I don’t have time this week to try installing an old version of Audacity. Perhaps next week.
Good start. The cloud people go to a lot of effort to make their cloud offerings “look like” a regular internal drive.
To be clear, Audacity thinks any drive it can see can be used for any job, no matter how delicate, critical, or difficult. Suddenly discovering that your tightly-controlled musical overdubbing job is being managed from a cloud drive outside of Schenectady is not good news. Blammo!
Nobody wants to wait for Windows to “start over” each time it, well, starts over. So Windows leaves portions of itself running, set up, or in “hibernation.” That’s fine as long as nothing ever goes wrong. The first time you have a crash or other serious problem, it may leave shards and trash over the system which a quick, convenient shutdown may not catch. This can lead to more frequent or deeper crashes.
That’s not the only way to do that.
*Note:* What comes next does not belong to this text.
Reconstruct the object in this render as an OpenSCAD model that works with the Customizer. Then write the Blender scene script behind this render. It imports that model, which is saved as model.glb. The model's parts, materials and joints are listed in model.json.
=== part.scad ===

Search for “Clean Shutdown.”
Audacity problems started in the 3.5 series and have been getting far worse as the versions progressed. Stepping up to the latest version is not going to solve all your problems. The Audacity 3.6 series destroyed several of the Audiobook production tools which I am scrambling to rewrite.
I’ve been having the same issue for a long time now. Nothing anyone has suggested has fixed it. It started in the middle of editing an audiobook. Several times I thought i had uploaded clean exports but because of constantly having to recover files my debreather tool had been moved all over the flipping track, I am so very done with audacity because of this issue. Just about every time i close audacity it fails to close properly and i have to recover the track.
I am using a new computer with a fresh intall of windows. Besides firefox the only other thing i installed on here was audacity to get it set up for work.
Crash report states EXCEPTION_ACCESS_VIOLATION_READ if that helps figure out why this is happening.